Grenzbezirke

Gerald Murnane | Rainer G. Schmidt

„Ich versuchte zu starren, als könnte mir etwas Bedeutendes erscheinen, wenn ich mich nur von allen äußeren Gegenständen des Sehens abwenden oder über sie hinaus sehen könnte; wenn ich nur wahrhaftig und ohne Ablenkung sehen könnte.“

Grenzbezirke, Photo: Kaspar Lerch

Jury’s comments

A book about reading and seeing, the work of memory and the border districts of perception: in Gerald Murnane’s novel, which does not want to be a novel so much as a report on “seemingly fictional material”, a windowpane becomes an engine of memory and a crotchety old hermit who stares at book spines becomes a discoverer of worlds as he finds an answer to the question of how to approach the divine light: by interrogating everything. Rainer G. Schmidt’s translation succeeds in capturing the clarity of language that characterizes this search.
— Tobias Lehmkuhl

Gerald Murnane, © Ian Hill

Author: Gerald Murnane

Gerald Murnane was born in Melbourne in 1939 and is the author of twelve novels, short story collections and essays.
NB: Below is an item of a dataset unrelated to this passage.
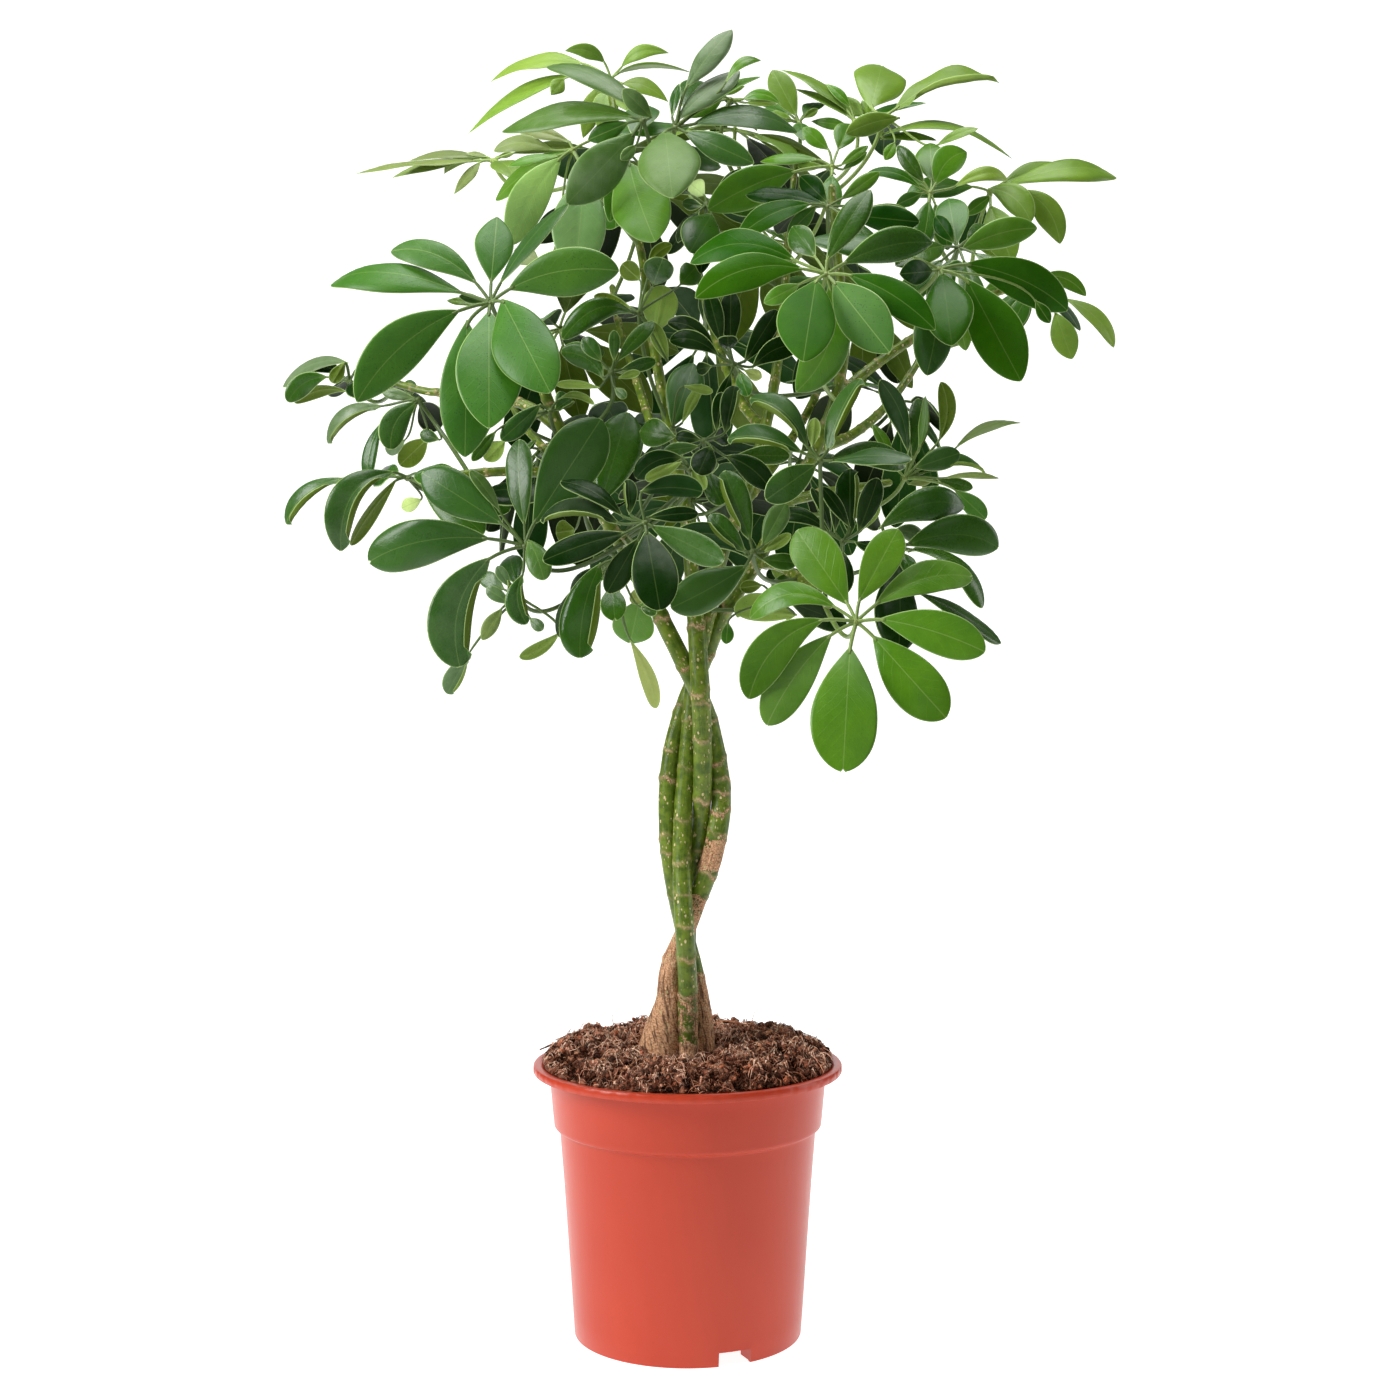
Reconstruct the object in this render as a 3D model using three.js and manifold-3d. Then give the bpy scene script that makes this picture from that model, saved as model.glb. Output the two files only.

The winner of numerous prizes, he has been compared to Kafka, Calvino, Borges and Bernhard, and in recent years has been frequently mentioned as a candidate for the Nobel.

Rainer G. Schmidt, © privat

Translator: Rainer G. Schmidt

Born in 1950 in Saarland, Rainer G. Schmidt began translating Arthur Rimbaud’s complete works in 1978 and since then has translated works by Henri Michaux, Victor Segalen and Herman Melville, among others. He was awarded the Paul-Celan-Preis in 1998.